Was an Arbeit wächst, ist Wissensarbeit: Planen, organisieren, analysieren und entscheiden, Wichtigkeiten festlegen, beraten, Probleme lösen: Das benötigt ganz andere Eigenschaften als die, die wir von früher übernommen haben. Nachdem Maschinen uns die materielle Arbeit weitgehend abgenommen haben und Computer die strukturelle Wissensarbeit wie eben KI, Datenanalyse und Maschinensteuerung, bleibt an Arbeit die Arbeit am Menschen, sowie die Arbeit mit Wissen – zwischen Menschen.  

Das setzt die bisherigen Organigramme unter Druck. Denn der Fachmann kennt sich besser aus als sein Chef (m/w). Deswegen muss er gehört werden und muss ihm widersprechen können. Zwar braucht es wie bisher eine klare Verantwortlichkeit. Wichtiger als bisher wird es, dass Sachfragen vorher transparent und nach inhaltlichen Kriterien breit diskutiert und bearbeitet werden, was dem Projekt dient – Status, Macht und persönliche Beziehungen verschlechtern die Qualität der Entscheidung.  

Auf einmal müssen die Beteiligten ihr Verhalten reflektieren – es gibt wohl kaum etwas konfliktträchtigeres. Wer weiterhin zu seinem Spezl hält anstatt zu dem mit dem besseren Argument, und wenn Sachfragen durch Macht entscheiden werden, dann sind solche Firmen in Zukunft nicht ausreichend produktiv – sie werden den anstehenden Umbruch nicht überleben. Denn das macht den entscheidenden Unterschied aus: Kapital kann sich jedes Unternehmen weltweit leihen. Jeder kann sich jede Maschine und Anlage einkaufen (zumindest, wenn man keine anderen Länder überfällt und dann mit Sanktionen belegt werden). Das Wissen der Menschheit kann sich jeder im Internet holen, jeder seine Produkte dort weltweit vermarkten, jeder für zwei Stunden einen Spezialisten in Paris anmieten. Was am Ende den Unterschied macht in der Produktivität eines Unternehmens und eines Landes, was über Preise und Gewinne entscheidet, ist die Fähigkeit der Menschen vor Ort, mit Wissen umzugehen. Das hat eine völlig neue Qualität: Denn Arbeit mit Wissen ist immer auch Zusammenarbeit mit Menschen, die wir unterschiedlich gut kennen, unterschiedlich gerne mögen, und mit denen wir unterschiedlich viele, berechtigte Interessenskonflikte haben.  
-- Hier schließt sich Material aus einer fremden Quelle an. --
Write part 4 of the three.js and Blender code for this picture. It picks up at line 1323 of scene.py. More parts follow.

Erfolgreich werden Unternehmen sein, wo die Mitarbeiter sich dafür einsetzen, dass das Projekt gelingt, und die berechtigten Interessen der Kollegen, der Kunden und Lieferanten berücksichtigen, anstatt sich vorrangig für ihre Kostenstelle und Karriere zu interessieren. Das ist eine ethische Frage, keine technische.  
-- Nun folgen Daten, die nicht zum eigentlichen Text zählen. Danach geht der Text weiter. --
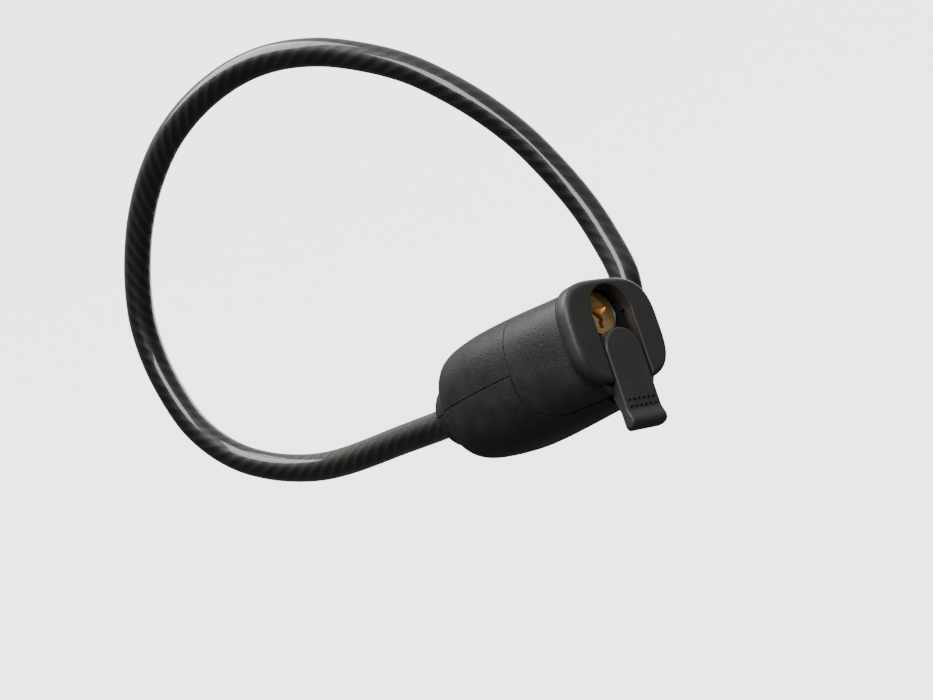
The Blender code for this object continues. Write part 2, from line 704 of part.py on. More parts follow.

Vom produktiven Anwenden von Wissen hängt ab, ob Wirtschaft und Politik sich stabilisieren. In der Geschichte gab es immer lange Zeiten, in denen grundlegende Erfindungen wie Dampfmaschinen, Eisenbahnen oder zuletzt der Computer unsere Produktivität enorm steigerten und einen langen Boom auslösten, Kondratieff-Zyklen. Bis die Basisinnovation fertig investiert war und es keinen Kostensenkende Wirkung mehr gab, die Wirtschaft stagnierte, mit Arbeitslosigkeit, Verteilungskämpfen und Handelskriegen. Nachdem wir 200 Jahre lang die materiellen und energetischen Arbeitsprozesse durchrationalisierten und Computer/KI die strukturierte Wissensarbeit übernehmen, geht es jetzt darum, das Anwenden von unscharfem Wissen zwischen Menschen grundlegend besser hinzubekommen.  

Zukunft, Wohlstand, Stabilität: Sucht sie vor allem in der Organisation, in der Unternehmenskultur, in der Fähigkeit zur Zusammenarbeit.